In the tale, we have a village that's overrun with rats. A piper in rainbow clothes (pied) arrives and agrees to lure the rats away if the villagers pay him lots of money. So, he enchants the rats with his flute and makes them drown in a river. He goes back, but the villagers won't give him the money. So, in revenge, he enchants all of the children in the village and hides them away. Some versions say that he killed all of the children like the rats, some say that he locked them inside a mountain, and some say that he led them to a magical land full of wonder.
Elements of paedophilia?
Red Riding Hood. A classic. We all know the story – but in the original French version by Charles Perrault, the little girl is given fake directions to her grandmother's house by the wolf, and, is subsequently eaten by him. There is no friendly woodsman to kill the wolf. No false grandmothers. Just a fat wolf and a dead Red Riding Hood.
Don't take advice from strangers, much?
The Little Mermaid. In the Disney version, we see Ariel being changed into a human so that she can marry Eric and live happily ever after. But in the original, written by Hans Christian Andersen, she sees Eric with another girl so she gets jealous. She is offered a knife with which to stab Eric, but instead she jumps into the ocean and dies by getting churned up into froth. Lovely.
In Snow White, the Queen orders the Huntsman to kill Snow White and bring back her heart, so that she can eat it and become beautiful for ever. But the original was even worse. The Queen actually asks for Snow's liver and lungs, which were to be served for dinner that night. Also, she doesn't wake up from a magical kiss; it was from when she got bumped by the Prince's horse, which was carrying her dead body home with him. What he was planning to do with her probably wasn't the nicest of things… and, in the end, the evil Queen was forced to dance to death in red-hot iron shoes!
Sleeping Beauty was similar. In the Disney version she pricked her finger on a spindle and fell into an enchanted sleep, and a hundred years later, the Prince kissed her, woke her up and the couple lived happily ever after. But in the first version, while Sleeping Beauty (who was actually called Talia, not Aurora) was asleep, the Prince came along and raped her, and nine months later, she gave birth to two twin children, called Sun and Moon. One of the children sucked on her finger, removing the piece of wood that was keeping her asleep and she woke up raped with two children and no Prince.
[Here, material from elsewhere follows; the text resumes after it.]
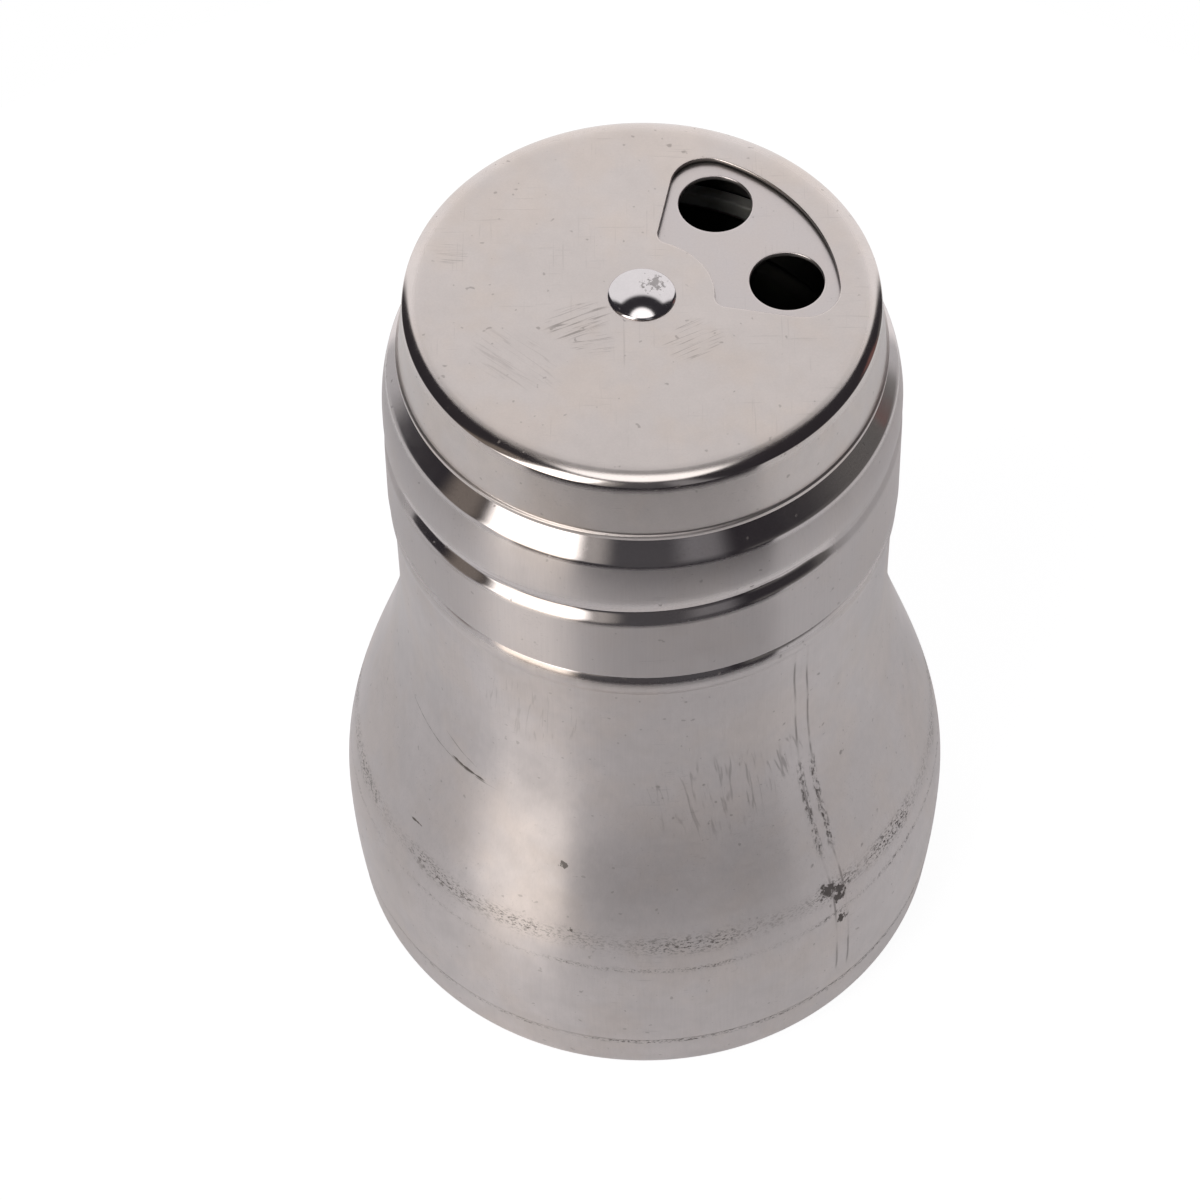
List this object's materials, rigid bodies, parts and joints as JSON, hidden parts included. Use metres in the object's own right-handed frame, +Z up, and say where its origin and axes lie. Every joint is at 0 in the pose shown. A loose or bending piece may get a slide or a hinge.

The original of Hansel and Gretel was much worse. The kids get lost in the forest and come upon the house, but it's not of a wicked witch – instead it's a devil, who realise that the children are planning to escape and kill him. So he prepares a sawhorse so that he can torture them, but the kids don't know how to get on it. The devil's wife shows them, and while she is lying down, Gretel slashes her throat and the two escape.
Cinderella was not called Cinderella, originally. She was called Rhodopis, and the story was pretty similar to the Disney version, without the glass slippers and the pumpkin carriage. But in the Brothers' Grimm version, the ugly stepsisters cut off parts of their own feet to try and fit them in the slipper. However, two pigeons know about this, so they peck out the sisters' eyes and tell the Prince. Cinderella gets to lounge about in luxury at the palace while her sisters live in the slums as blind beggars.
In Goldilocks, when she wakes up she jumps out of the window in fright of seeing the bears and breaks her neck in the fall. In Rumplestiltskin, he is so angry that the girl guessed his name correctly that he drove his foot into the ground and grabbed hold of his other leg, and ripped himself in half.
So all fairy tales are actually really terrible, if you read between the lines. But they're fantastic inspiration for horror stories and murder mysteries!